I think choosing to sleep with your kids, breastfeeding them to sleep, etc is a lifestyle you are choosing. Most of those kids simply will not sleep like the babies forced to CIO as infants. It doesn't mean they are "problem sleepers", they are simply taught to fall asleep with adults, they like it, and they need more time to learn to sleep on their own. It does happen eventually though!
post #8 of 8
My kids were about 5 before they were able to fall asleep on their own. But, somewhere around 1.5-2 I couldn't handle the active going to sleep thing (rocking, nursing, etc). So we transitioned to just laying down together as a family to help them go to sleep.

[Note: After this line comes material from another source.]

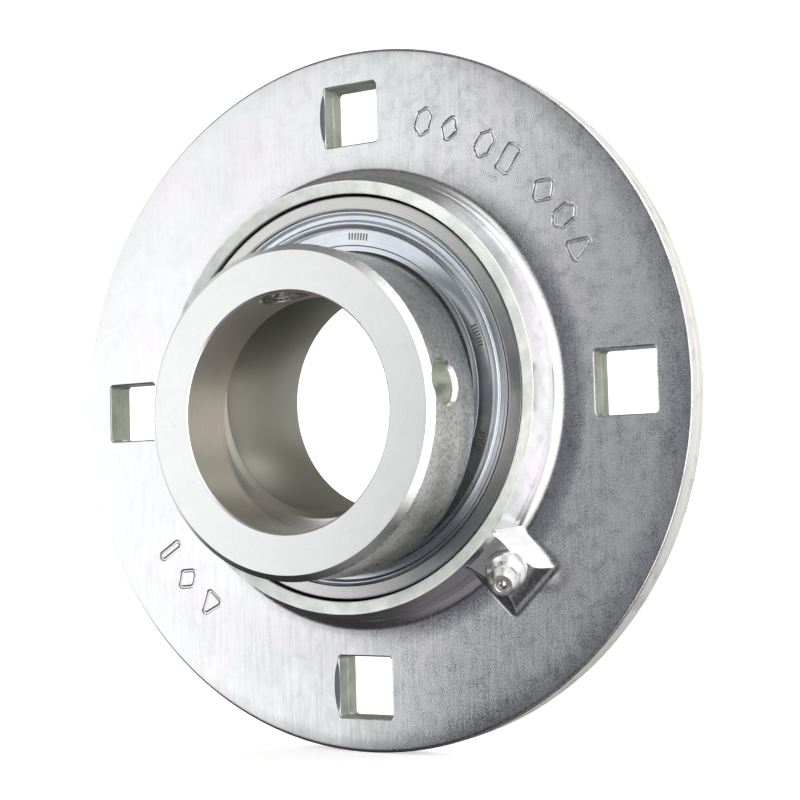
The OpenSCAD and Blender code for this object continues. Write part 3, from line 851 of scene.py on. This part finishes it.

To do that, we would say "let's go night-night" and when in bed we'd tell a story, then pray, maybe sing a little or whatever, and then dh and I would just relax and let them fall asleep. At first there was a little crying, or maybe whining is a better word for it. I attributed that to it just being a new routine and I remained relaxed, sending the vibe of "this is ok. we're here. it's ok to go to sleep." It didn't take very long before they were falling asleep easily in the bed with us. We would tip-toe out of the room to have time together before going back to bed ourselves.

I don't know if any of that sounds appealing to you. I do think it's important tht the parent doing bedtime is comfortable with the routine, and if not, knows things can change. You're a family unit and everyone is important. There might another way to help your child, and still help your dh not start to feel resentful at bedtime.